Smartwatches with a Wear 3100 processor will gain one other handy trick: if their battery gets low, the major functions of the smartwatch can shut off, allowing the battery to last potentially for days longer while powering a simple watch face. Qualcomm says that from 20 percent battery, you’d get a week of additional use in this mode. The downside, though, is that Wear OS shuts down, so you don’t get features like notifications. But it’ll at least continue to tell the time.

The final interesting update is to how the chip handles sensors. In the past, companies had to rely on algorithms built by Qualcomm to read heart rate or other collected data. But now, Qualcomm says hardware companies will be able to write their own code, potentially allowing some companies to get an edge on others. That’s something Qualcomm thinks will be particularly valuable to companies building sports watches.

Qualcomm says the first watches with a Wear 3100 chip will ship before the end of the year.
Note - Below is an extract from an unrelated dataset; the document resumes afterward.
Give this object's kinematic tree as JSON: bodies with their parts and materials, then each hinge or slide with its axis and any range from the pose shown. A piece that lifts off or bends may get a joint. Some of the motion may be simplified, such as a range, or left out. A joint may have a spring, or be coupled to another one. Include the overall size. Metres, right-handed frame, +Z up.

Among the first out the door will be models from Fossil, Louis Vuitton, and Montblanc — Google, however, will be a no show this year, having said last week it isn’t planning to release the rumored Pixel Watch. That fashion brands will be the first adopters should come as no surprise. Over the past couple years, fashion brands have taken to smartwatches and churned out model after model of watch with differing designs and not much else in the way of improvements.
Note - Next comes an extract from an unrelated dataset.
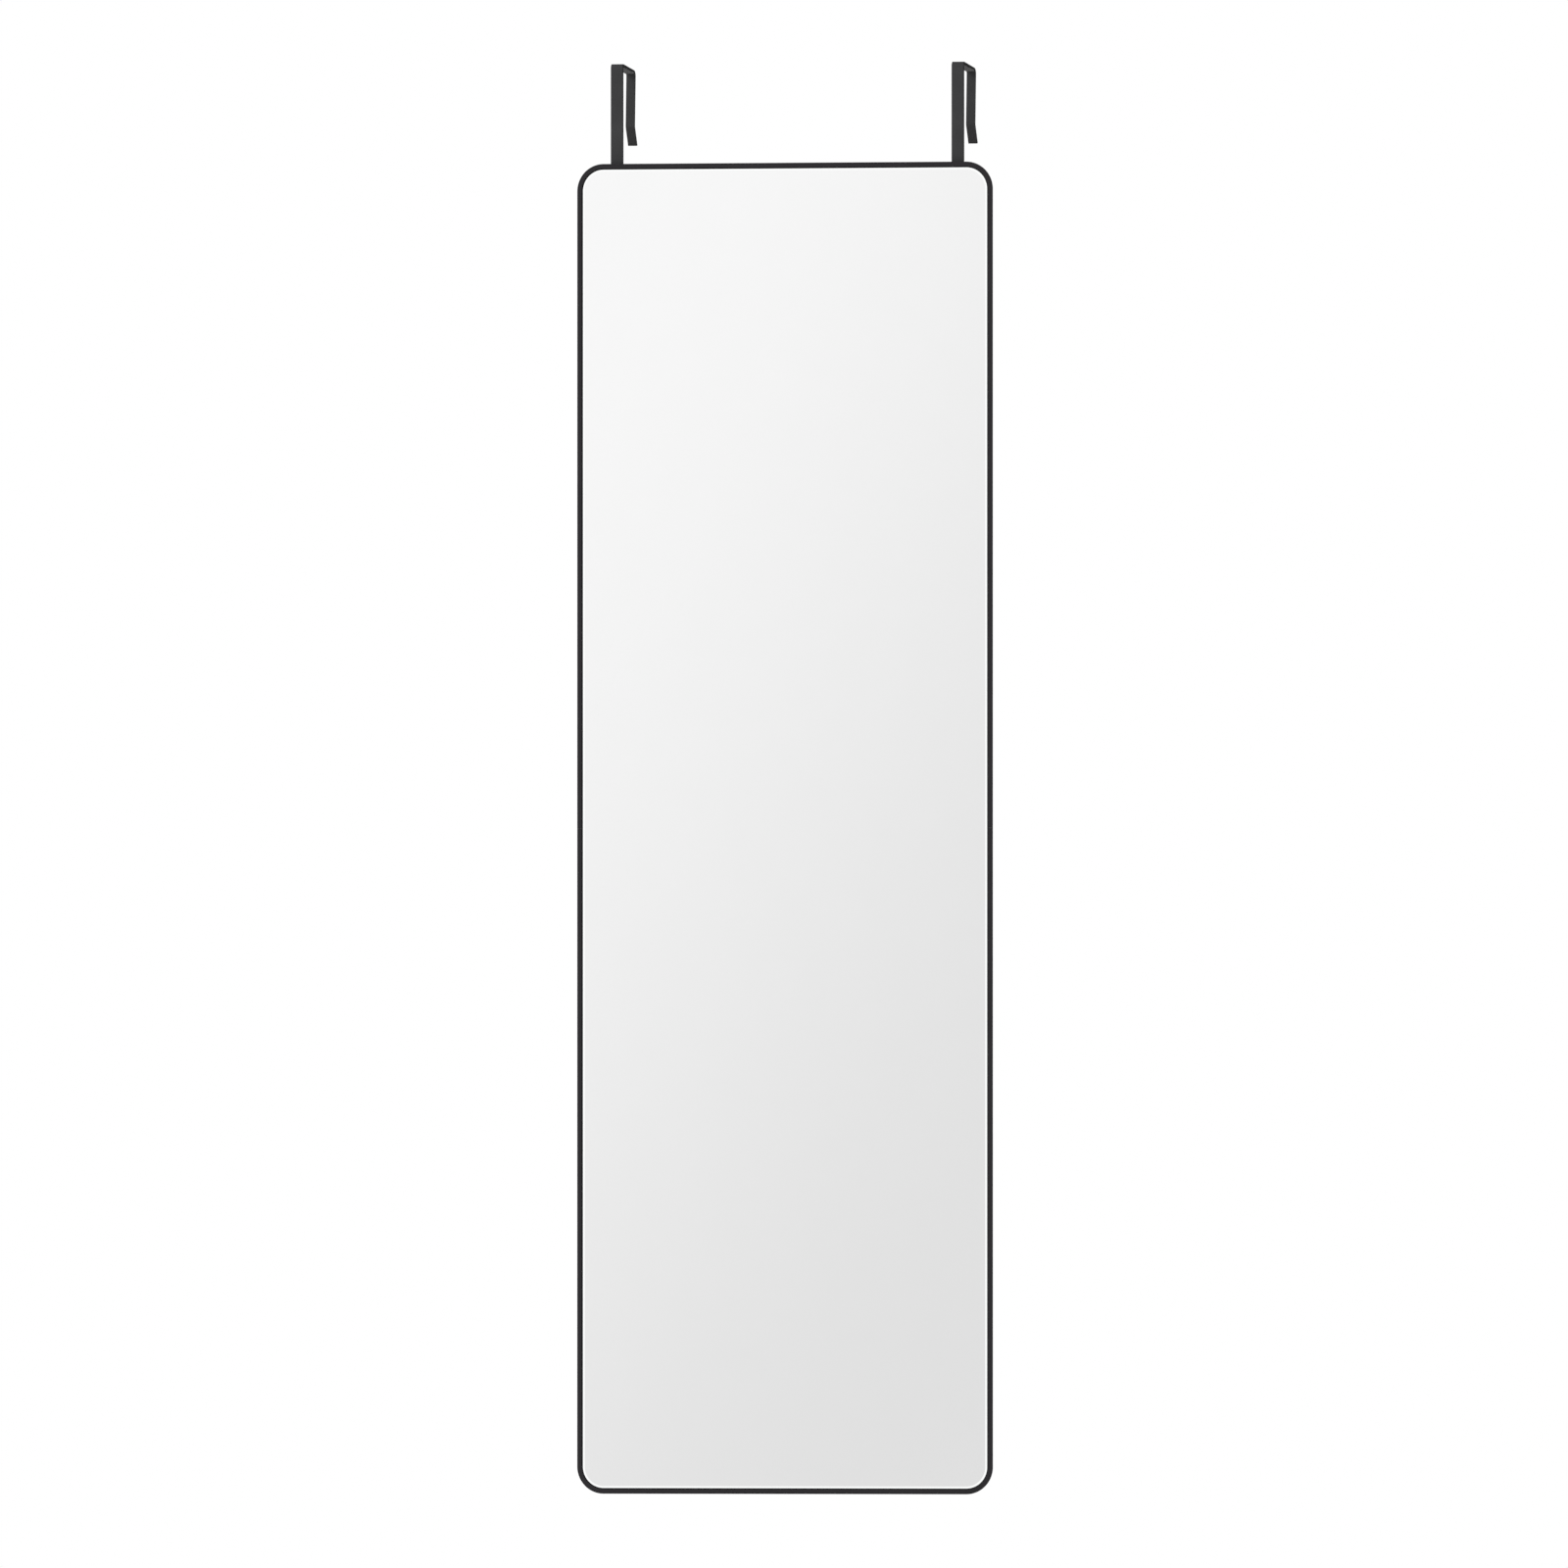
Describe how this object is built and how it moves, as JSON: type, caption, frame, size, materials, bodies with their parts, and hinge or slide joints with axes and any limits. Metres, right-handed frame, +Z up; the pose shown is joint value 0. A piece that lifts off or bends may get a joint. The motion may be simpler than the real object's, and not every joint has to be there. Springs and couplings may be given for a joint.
{
  "type": "over the door mirror",
  "caption": "Slim framed full-length mirror with rounded corners, hung over a door's top on padded strap hooks that slide in rear sleeves to set its height.",
  "frame": {"origin": "on the door's top front edge, midway between the hooks: Y = 0 is the door's front face, and the seat pads meet the door's top at Z = 0", "axes": "+Z up, the glass faces -Y, +Y into the door, +X to the right for someone looking into the mirror"},
  "size_m": [0.41, 0.0689, 1.3656],
  "materials": {
    "frame_coat": "satin black powder coat on an aluminium bar",
    "strap_coat": "satin black powder coat on steel strip",
    "key_metal": "mill finish",
    "silvered_glass": "silvered float glass with a ground edge",
    "film": "thin adhesive film",
    "tape": "double-sided foam tape",
    "board": "hardboard",
    "zinc_steel": "bright zinc plate",
    "foam": "closed-cell foam",
    "rubber": "moulded rubber"
  },
  "bodies": {
    "mirror": {"frame_upper": "frame_coat", "frame_lower": "frame_coat", "joiner_key_left": "key_metal", "joiner_key_right": "key_metal", "ledge_screws": "zinc_steel", "mirror_glass": "silvered_glass", "safety_film": "film", "bonding_tape": "tape", "backing_board": "board", "left_bracket": "strap_coat", "left_bracket_screws": "zinc_steel", "left_clinch_nut": "zinc_steel", "left_clamp_screw": "zinc_steel", "right_bracket": "strap_coat", "right_bracket_screws": "zinc_steel", "right_clinch_nut": "zinc_steel", "right_clamp_screw": "zinc_steel", "left_bumper": "rubber", "right_bumper": "rubber"},
    "left_hook": {"left_hook": "strap_coat", "left_strap_pad": "foam", "left_seat_pad": "foam"},
    "right_hook": {"right_hook": "strap_coat", "right_strap_pad": "foam", "right_seat_pad": "foam"}
  },
  "joints": [
    {"name": "left_hook_slide", "type": "slide", "parent": "mirror", "child": "left_hook", "axis": [0, 0, 1], "range_m": [0, 0.05]},
    {"name": "right_hook_slide", "type": "slide", "parent": "mirror", "child": "right_hook", "axis": [0, 0, 1], "range_m": [0, 0.05]}
  ]
}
But the bigger question is if any of this will be enough to revive the Wear OS ecosystem. While it launched with a lot of promise, the platform quickly hit a slump and has been slow to see updates — both on the software side from Google, and on the hardware side from Qualcomm and other chip companies.

Clearly at the end of this year, the platform is getting another push. Alongside Qualcomm’s new chip, Wear OS watches are also getting improved software from Google that’s supposed to make the platform easier to navigate and just generally more helpful.

None of these are major overhauls, though. And the platform faces a tough future: in two days, Apple will announce a redesigned version of the Apple Watch that appears to be, at least on the hardware front, leaps and bounds ahead of Wear OS watches. And while Apple’s software isn’t necessarily worth marveling at, it has evolved enough to simply and coherently handle the basic functions people want from a smartwatch.

Wear OS will need more than just a single push to catch up. Qualcomm says it’s not accurate to say the company did nothing with watches for two years — the Wear 2100, which came before this, was improved over time via software updates, Kedia says. And Wear 3100 will be the same. “The features we announce on day one are just the beginning of the road,” he says. Planned updates are supposed to add new features and reduce power consumption even more.

Still, these all sound like basic steps forward. And unlike Apple, which can improve hardware and software all at once at a regular pace, improvements for Android smartwatches are reliant on three different parties: Google, Qualcomm, and the hardware companies that actually build the watches. So far, we’ve seen what two of them have in store for this year. Next up, the actual watches.